__Instructions to follow__
Nothing may be dropped or altered: reproduce all the data.

Raw records:
******************************
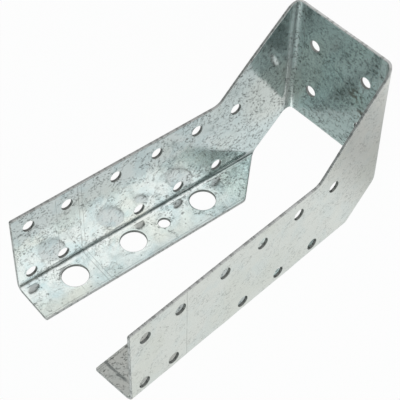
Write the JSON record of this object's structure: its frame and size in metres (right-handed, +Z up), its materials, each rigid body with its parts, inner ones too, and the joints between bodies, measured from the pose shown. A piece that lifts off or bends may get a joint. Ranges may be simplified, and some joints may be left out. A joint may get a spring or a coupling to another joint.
{
  "type": "joist hanger",
  "caption": "Folded steel joist hanger: a level seat, two punched legs leaning slightly outwards, and flanges folded inwards to fix to a header beam.",
  "frame": {"origin": "middle of the seat's upper face, where the joist bears", "axes": "+Z up the legs, +Y towards the header beam, X across the joist with the part symmetric about X = 0"},
  "size_m": [0.0698, 0.0776, 0.1391],
  "materials": {
    "galvanised_steel": "hot-dip galvanised sheet, dull blue-grey with pale mottling and small dark flecks"
  },
  "bodies": {
    "root": {"hanger": "galvanised_steel"}
  },
  "joints": []
}
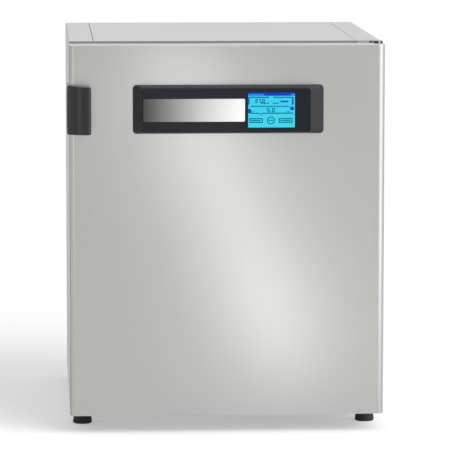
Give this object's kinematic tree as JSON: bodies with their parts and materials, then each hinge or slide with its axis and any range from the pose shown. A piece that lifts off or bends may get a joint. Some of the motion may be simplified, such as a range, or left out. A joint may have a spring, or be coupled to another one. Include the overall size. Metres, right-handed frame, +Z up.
{
  "type": "carbon dioxide incubator",
  "caption": "Steel-clad carbon dioxide incubator with an insulated front door that carries a control bar, a glass inner door, a round-cornered steel chamber, perforated shelves and levelling feet",
  "frame": {"origin": "on the floor, under the middle of the incubator's box", "axes": "+X to the right as seen from the front, -Y out of the front door, +Z up"},
  "size_m": [0.785, 0.944, 0.97],
  "materials": {
    "cabinet_steel": "satin",
    "plain_steel": "satin",
    "bright_steel": "satin",
    "door_steel": "satin",
    "hinge_steel": "satin",
    "zinc_steel": "satin",
    "insulation": "matte",
    "heater_mat": "matte",
    "filter_white": "matte",
    "sensor_grey": "matte",
    "port_grey": "matte",
    "brass_fittings": "satin",
    "motor_dark": "satin",
    "seal_white": "matte",
    "seal_grey": "matte",
    "black_plastic": "satin",
    "tube_clear": "satin",
    "board_green": "satin",
    "supply_case": "satin",
    "handle_black": "satin",
    "housing_black": "satin",
    "lens_dark": "gloss",
    "display": "gloss",
    "trim_metal": "satin",
    "door_glass": "gloss",
    "wheel_white": "matte",
    "foot_black": "matte"
  },
  "bodies": {
    "cabinet": {"left_side_panel": "cabinet_steel", "right_side_panel": "cabinet_steel", "top_panel": "cabinet_steel", "base_plate": "plain_steel", "rear_panel": "plain_steel", "front_frame": "bright_steel", "chamber_liner": "bright_steel", "insulation_boards": "insulation", "wall_heaters": "heater_mat", "electronics_tray": "plain_steel", "door_hinge_brackets": "hinge_steel", "shelf_uprights": "bright_steel", "shelf_brackets": "bright_steel", "rear_air_duct": "bright_steel", "top_air_duct": "bright_steel", "intake_filter": "filter_white", "sensor_block": "sensor_grey", "water_tray": "bright_steel", "water_tray_cover": "bright_steel", "access_port_sleeve": "port_grey", "pressure_vent": "brass_fittings", "blower_motor": "motor_dark", "shaft_seal": "seal_white", "glass_door_seal": "seal_grey", "glass_hinge_brackets": "hinge_steel", "magnet_catch": "black_plastic", "foot_lock_nuts": "zinc_steel", "power_entry": "black_plastic", "signal_sockets": "black_plastic", "gas_inlet": "brass_fittings", "gas_line": "tube_clear", "solenoid_valve": "motor_dark", "main_board": "board_green", "power_supply": "supply_case"},
    "outer_door": {"door_skin": "door_steel", "door_inner_panel": "bright_steel", "door_insulation": "insulation", "door_gasket": "seal_grey", "door_hinge_bushes": "black_plastic", "door_handle": "handle_black", "control_housing": "housing_black", "control_lens": "lens_dark", "display_module": "display", "control_board": "board_green", "trim_plate": "trim_metal"},
    "glass_door": {"glass_pane": "door_glass", "glass_hinge_clamps": "hinge_steel", "glass_door_pull": "black_plastic"},
    "lower_shelf": {"lower_shelf": "bright_steel"},
    "middle_shelf": {"middle_shelf": "bright_steel"},
    "upper_shelf": {"upper_shelf": "bright_steel"},
    "blower_rotor": {"blower_wheel": "wheel_white", "blower_shaft": "zinc_steel"},
    "port_plug": {"port_plug": "seal_grey"},
    "switch_rocker": {"switch_rocker": "black_plastic"},
    "front_left_foot": {"foot_front_left": "foot_black"},
    "front_right_foot": {"foot_front_right": "foot_black"},
    "rear_left_foot": {"foot_rear_left": "foot_black"},
    "rear_right_foot": {"foot_rear_right": "foot_black"}
  },
  "joints": [
    {"name": "outer_door_hinge", "type": "hinge", "parent": "cabinet", "child": "outer_door", "pos_m": [0.381, -0.357, 0.5], "axis": [0, 0, 1], "range_deg": [0, 115]},
    {"name": "glass_door_hinge", "type": "hinge", "parent": "cabinet", "child": "glass_door", "pos_m": [0.35, -0.332, 0.477], "axis": [0, 0, 1], "range_deg": [0, 110]},
    {"name": "lower_shelf_slide", "type": "slide", "parent": "cabinet", "child": "lower_shelf", "axis": [0, -1, 0], "range_m": [0, 0.211]},
    {"name": "middle_shelf_slide", "type": "slide", "parent": "cabinet", "child": "middle_shelf", "axis": [0, -1, 0], "range_m": [0, 0.211]},
    {"name": "upper_shelf_slide", "type": "slide", "parent": "cabinet", "child": "upper_shelf", "axis": [0, -1, 0], "range_m": [0, 0.211]},
    {"name": "blower_spin", "type": "hinge", "parent": "cabinet", "child": "blower_rotor", "pos_m": [0, 0.29, 0.682], "axis": [0, 1, 0], "continuous": true},
    {"name": "port_plug_slide", "type": "slide", "parent": "cabinet", "child": "port_plug", "axis": [0, 1, 0], "range_m": [0, 0.06]},
    {"name": "rocker_pivot", "type": "hinge", "parent": "cabinet", "child": "switch_rocker", "pos_m": [-0.29, 0.454, 0.259], "axis": [1, 0, 0], "range_deg": [-24, 0]},
    {"name": "front_left_foot_turn", "type": "hinge", "parent": "cabinet", "child": "front_left_foot", "pos_m": [-0.358, -0.27, 0.02], "axis": [0, 0, 1], "continuous": true},
    {"name": "front_right_foot_turn", "type": "hinge", "parent": "cabinet", "child": "front_right_foot", "pos_m": [0.358, -0.27, 0.02], "axis": [0, 0, 1], "continuous": true},
    {"name": "rear_left_foot_turn", "type": "hinge", "parent": "cabinet", "child": "rear_left_foot", "pos_m": [-0.358, 0.39, 0.02], "axis": [0, 0, 1], "continuous": true},
    {"name": "rear_right_foot_turn", "type": "hinge", "parent": "cabinet", "child": "rear_right_foot", "pos_m": [0.358, 0.39, 0.02], "axis": [0, 0, 1], "continuous": true}
  ],
  "couplings": [
    {"joint": "glass_door_hinge", "follows": "outer_door_hinge", "ratio": 0.95},
    {"joint": "lower_shelf_slide", "follows": "outer_door_hinge", "m_per_rad": 0.105},
    {"joint": "middle_shelf_slide", "follows": "outer_door_hinge", "m_per_rad": 0.105},
    {"joint": "upper_shelf_slide", "follows": "outer_door_hinge", "m_per_rad": 0.105}
  ]
}
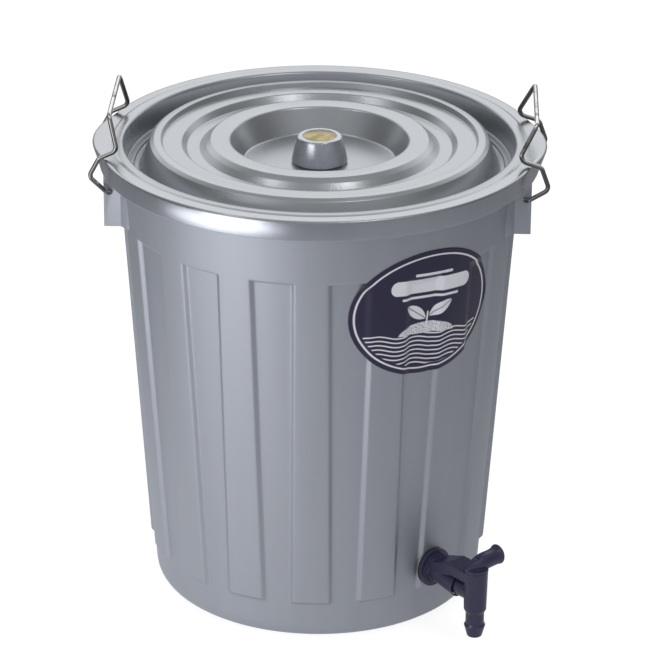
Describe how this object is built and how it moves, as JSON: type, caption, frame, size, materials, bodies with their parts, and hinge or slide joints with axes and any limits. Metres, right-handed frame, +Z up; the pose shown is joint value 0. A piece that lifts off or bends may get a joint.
******************************
__Exercise result__
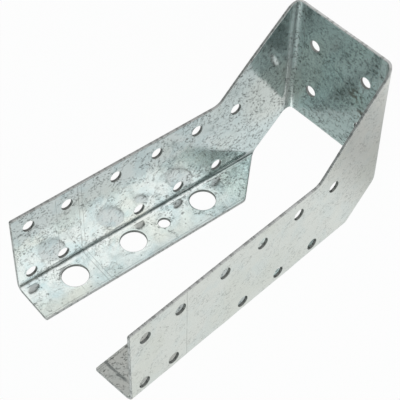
Write the JSON record of this object's structure: its frame and size in metres (right-handed, +Z up), its materials, each rigid body with its parts, inner ones too, and the joints between bodies, measured from the pose shown. A piece that lifts off or bends may get a joint. Ranges may be simplified, and some joints may be left out. A joint may get a spring or a coupling to another joint.
{
  "type": "joist hanger",
  "caption": "Folded steel joist hanger: a level seat, two punched legs leaning slightly outwards, and flanges folded inwards to fix to a header beam.",
  "frame": {"origin": "middle of the seat's upper face, where the joist bears", "axes": "+Z up the legs, +Y towards the header beam, X across the joist with the part symmetric about X = 0"},
  "size_m": [0.0698, 0.0776, 0.1391],
  "materials": {
    "galvanised_steel": "hot-dip galvanised sheet, dull blue-grey with pale mottling and small dark flecks"
  },
  "bodies": {
    "root": {"hanger": "galvanised_steel"}
  },
  "joints": []
}
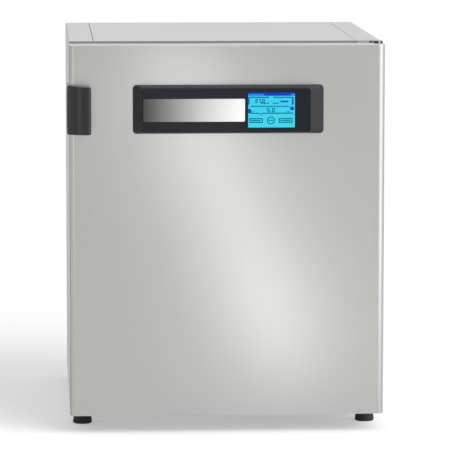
Give this object's kinematic tree as JSON: bodies with their parts and materials, then each hinge or slide with its axis and any range from the pose shown. A piece that lifts off or bends may get a joint. Some of the motion may be simplified, such as a range, or left out. A joint may have a spring, or be coupled to another one. Include the overall size. Metres, right-handed frame, +Z up.
{
  "type": "carbon dioxide incubator",
  "caption": "Steel-clad carbon dioxide incubator with an insulated front door that carries a control bar, a glass inner door, a round-cornered steel chamber, perforated shelves and levelling feet",
  "frame": {"origin": "on the floor, under the middle of the incubator's box", "axes": "+X to the right as seen from the front, -Y out of the front door, +Z up"},
  "size_m": [0.785, 0.944, 0.97],
  "materials": {
    "cabinet_steel": "satin",
    "plain_steel": "satin",
    "bright_steel": "satin",
    "door_steel": "satin",
    "hinge_steel": "satin",
    "zinc_steel": "satin",
    "insulation": "matte",
    "heater_mat": "matte",
    "filter_white": "matte",
    "sensor_grey": "matte",
    "port_grey": "matte",
    "brass_fittings": "satin",
    "motor_dark": "satin",
    "seal_white": "matte",
    "seal_grey": "matte",
    "black_plastic": "satin",
    "tube_clear": "satin",
    "board_green": "satin",
    "supply_case": "satin",
    "handle_black": "satin",
    "housing_black": "satin",
    "lens_dark": "gloss",
    "display": "gloss",
    "trim_metal": "satin",
    "door_glass": "gloss",
    "wheel_white": "matte",
    "foot_black": "matte"
  },
  "bodies": {
    "cabinet": {"left_side_panel": "cabinet_steel", "right_side_panel": "cabinet_steel", "top_panel": "cabinet_steel", "base_plate": "plain_steel", "rear_panel": "plain_steel", "front_frame": "bright_steel", "chamber_liner": "bright_steel", "insulation_boards": "insulation", "wall_heaters": "heater_mat", "electronics_tray": "plain_steel", "door_hinge_brackets": "hinge_steel", "shelf_uprights": "bright_steel", "shelf_brackets": "bright_steel", "rear_air_duct": "bright_steel", "top_air_duct": "bright_steel", "intake_filter": "filter_white", "sensor_block": "sensor_grey", "water_tray": "bright_steel", "water_tray_cover": "bright_steel", "access_port_sleeve": "port_grey", "pressure_vent": "brass_fittings", "blower_motor": "motor_dark", "shaft_seal": "seal_white", "glass_door_seal": "seal_grey", "glass_hinge_brackets": "hinge_steel", "magnet_catch": "black_plastic", "foot_lock_nuts": "zinc_steel", "power_entry": "black_plastic", "signal_sockets": "black_plastic", "gas_inlet": "brass_fittings", "gas_line": "tube_clear", "solenoid_valve": "motor_dark", "main_board": "board_green", "power_supply": "supply_case"},
    "outer_door": {"door_skin": "door_steel", "door_inner_panel": "bright_steel", "door_insulation": "insulation", "door_gasket": "seal_grey", "door_hinge_bushes": "black_plastic", "door_handle": "handle_black", "control_housing": "housing_black", "control_lens": "lens_dark", "display_module": "display", "control_board": "board_green", "trim_plate": "trim_metal"},
    "glass_door": {"glass_pane": "door_glass", "glass_hinge_clamps": "hinge_steel", "glass_door_pull": "black_plastic"},
    "lower_shelf": {"lower_shelf": "bright_steel"},
    "middle_shelf": {"middle_shelf": "bright_steel"},
    "upper_shelf": {"upper_shelf": "bright_steel"},
    "blower_rotor": {"blower_wheel": "wheel_white", "blower_shaft": "zinc_steel"},
    "port_plug": {"port_plug": "seal_grey"},
    "switch_rocker": {"switch_rocker": "black_plastic"},
    "front_left_foot": {"foot_front_left": "foot_black"},
    "front_right_foot": {"foot_front_right": "foot_black"},
    "rear_left_foot": {"foot_rear_left": "foot_black"},
    "rear_right_foot": {"foot_rear_right": "foot_black"}
  },
  "joints": [
    {"name": "outer_door_hinge", "type": "hinge", "parent": "cabinet", "child": "outer_door", "pos_m": [0.381, -0.357, 0.5], "axis": [0, 0, 1], "range_deg": [0, 115]},
    {"name": "glass_door_hinge", "type": "hinge", "parent": "cabinet", "child": "glass_door", "pos_m": [0.35, -0.332, 0.477], "axis": [0, 0, 1], "range_deg": [0, 110]},
    {"name": "lower_shelf_slide", "type": "slide", "parent": "cabinet", "child": "lower_shelf", "axis": [0, -1, 0], "range_m": [0, 0.211]},
    {"name": "middle_shelf_slide", "type": "slide", "parent": "cabinet", "child": "middle_shelf", "axis": [0, -1, 0], "range_m": [0, 0.211]},
    {"name": "upper_shelf_slide", "type": "slide", "parent": "cabinet", "child": "upper_shelf", "axis": [0, -1, 0], "range_m": [0, 0.211]},
    {"name": "blower_spin", "type": "hinge", "parent": "cabinet", "child": "blower_rotor", "pos_m": [0, 0.29, 0.682], "axis": [0, 1, 0], "continuous": true},
    {"name": "port_plug_slide", "type": "slide", "parent": "cabinet", "child": "port_plug", "axis": [0, 1, 0], "range_m": [0, 0.06]},
    {"name": "rocker_pivot", "type": "hinge", "parent": "cabinet", "child": "switch_rocker", "pos_m": [-0.29, 0.454, 0.259], "axis": [1, 0, 0], "range_deg": [-24, 0]},
    {"name": "front_left_foot_turn", "type": "hinge", "parent": "cabinet", "child": "front_left_foot", "pos_m": [-0.358, -0.27, 0.02], "axis": [0, 0, 1], "continuous": true},
    {"name": "front_right_foot_turn", "type": "hinge", "parent": "cabinet", "child": "front_right_foot", "pos_m": [0.358, -0.27, 0.02], "axis": [0, 0, 1], "continuous": true},
    {"name": "rear_left_foot_turn", "type": "hinge", "parent": "cabinet", "child": "rear_left_foot", "pos_m": [-0.358, 0.39, 0.02], "axis": [0, 0, 1], "continuous": true},
    {"name": "rear_right_foot_turn", "type": "hinge", "parent": "cabinet", "child": "rear_right_foot", "pos_m": [0.358, 0.39, 0.02], "axis": [0, 0, 1], "continuous": true}
  ],
  "couplings": [
    {"joint": "glass_door_hinge", "follows": "outer_door_hinge", "ratio": 0.95},
    {"joint": "lower_shelf_slide", "follows": "outer_door_hinge", "m_per_rad": 0.105},
    {"joint": "middle_shelf_slide", "follows": "outer_door_hinge", "m_per_rad": 0.105},
    {"joint": "upper_shelf_slide", "follows": "outer_door_hinge", "m_per_rad": 0.105}
  ]
}
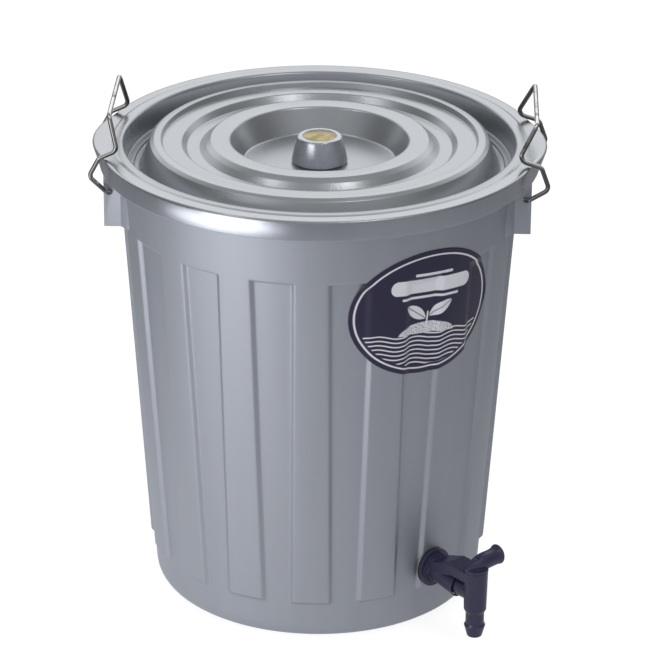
Describe how this object is built and how it moves, as JSON: type, caption, frame, size, materials, bodies with their parts, and hinge or slide joints with axes and any limits. Metres, right-handed frame, +Z up; the pose shown is joint value 0. A piece that lifts off or bends may get a joint.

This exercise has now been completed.